The Hoosiers’ methodology hasn’t changed since Cignetti arrived at Memorial Stadium around 5 a.m. each morning during his first weeks on the job. He still stays late watching film.
The 24-hour celebration window after victories remains inviolable. The standards that seemed audacious when a coach with a stone-faced grimace proclaimed “Purdue sucks, but so does Michigan and Ohio State” have simply become the floor.
When Cignetti challenged fans to Google him, he was making a statement about track record. His 119-35 career record spoke for itself. Yet the deeper meaning has emerged over two seasons: Cignetti wasn’t just asking people to verify his wins. He was telling them to look harder at what they believed was possible.
“I was on campus for about 10 minutes,” Cignetti recalled to ESPN’s Jen Lada, “and I could detect the doom and gloom. That night at the basketball game, I felt like ‘you know, I gotta wake these people up.'”
He did more than wake them.
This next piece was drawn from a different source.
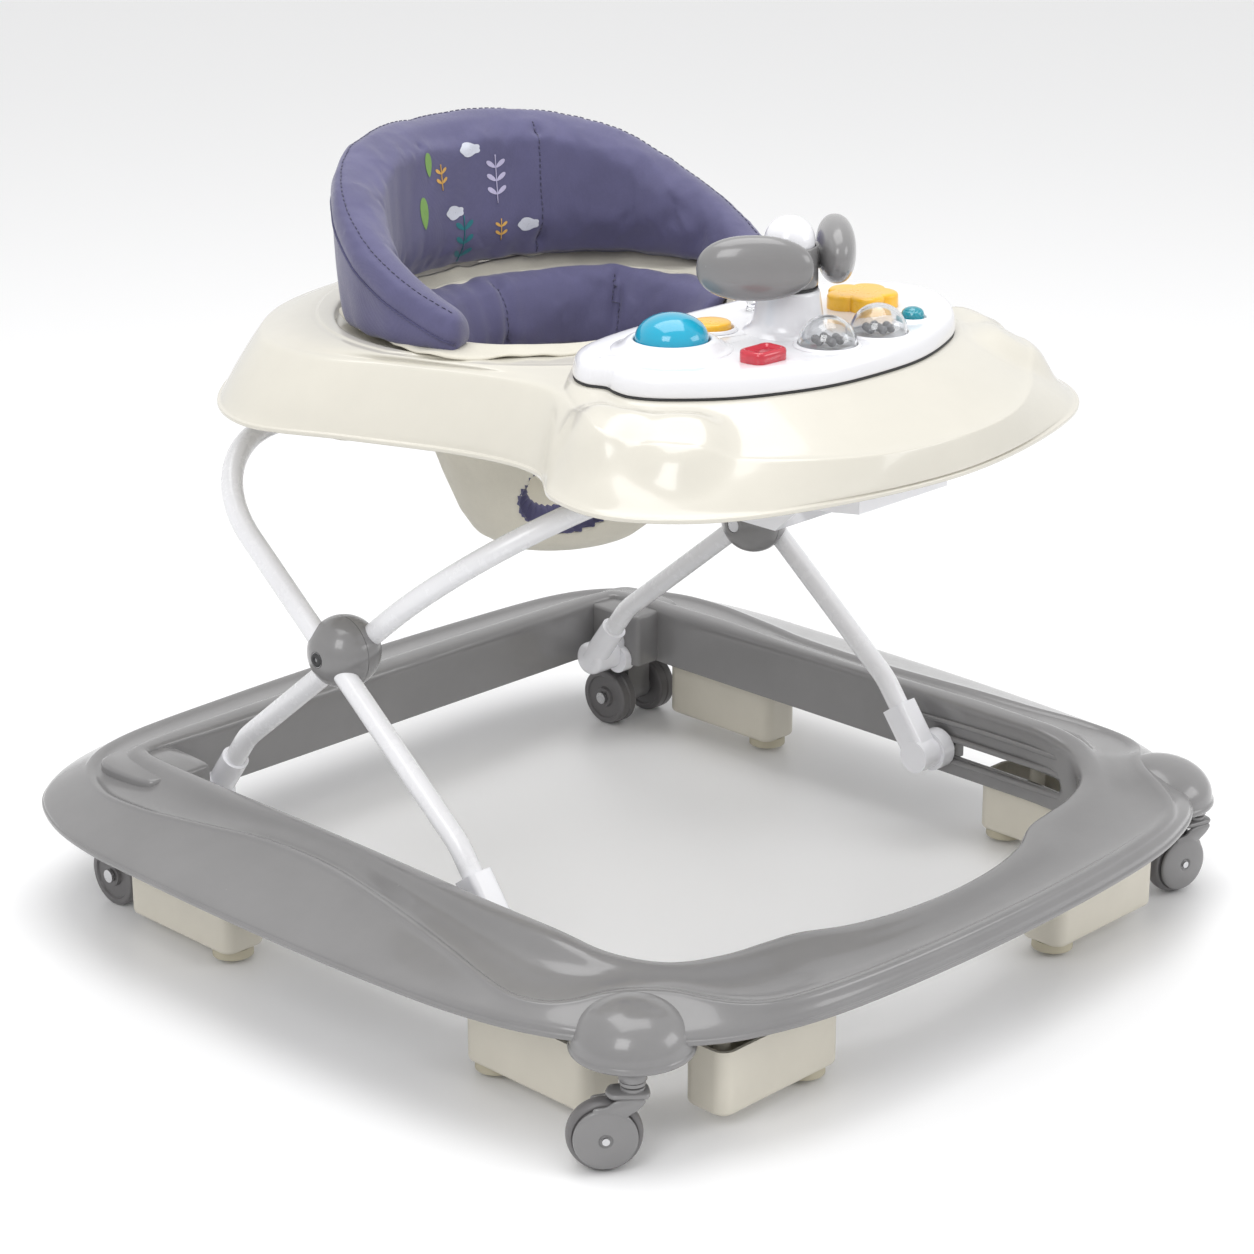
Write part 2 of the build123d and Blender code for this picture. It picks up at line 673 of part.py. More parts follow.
# ---- tray ----
# half outline of the tray's rim, from the middle of the rear to the middle of the front
TRAY_HALF = [
    (0, 292), (125, 268), (222, 200), (257, 128), (230, 52), (199, -35), (196, -98),
    (229, -150), (228, -212), (160, -270), (0, -302),
]


def closed_outline(half):
    """Smooth closed outline through half and its mirror image; half starts and ends on x = 0."""
    other = [(-x, y) for x, y in reversed(half[1:-1])]
    with BuildSketch() as outline:
        with BuildLine():
            Spline(*half, *other, periodic=True)
        make_face()
    return outline.sketch


def tray_outline(across, rear, front):
    """Rim outline scaled across, and along separately behind and before the seat."""
    half = [(x * across, y * (rear if y > 0 else front)) for x, y in TRAY_HALF]
    return closed_outline(half)


def seat_hole(grow):
    with BuildSketch() as hole:
        with Locations((0, SEAT_Y)):
            Ellipse(OPENING_A + grow, OPENING_B + grow)
    return hole.sketch


TRAY_LEVELS = ((TRAY_RIM_Z, 1.0, 1.0, 1.0), (424.0, 0.91, 0.94, 0.93), (DECK_Z, 0.77, 0.86, 0.80))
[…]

He gave a fanbase that had accepted losing as inevitable permission to dream about winning. Not 6-6 seasons. Not occasional bowl eligibility. National championships.
“Success is a choice,” Cignetti told FOX Sports. “Nothing good in life comes easy. You gotta be willing to pay the price.”
Indiana has paid it. Now they’re one game from collecting the reward that once seemed as plausible as, well, dunking with your feet.
Mendoza, in his Heisman speech, spoke directly to the overlooked and underestimated who might see themselves in Indiana’s journey.
“This is an important one. I want every kid out there who feels overlooked and underestimated — I was you. I was that kid, too. I was in your shoes. The truth is, you don’t need the most stars, hype, or rankings. You just need discipline, heart, and people who believe in you and your own abilities.”
For the Indiana Hoosiers, belief finally arrived on Dec. 1, 2023, in the form of a coach with a stone-faced grimace and two words that changed everything.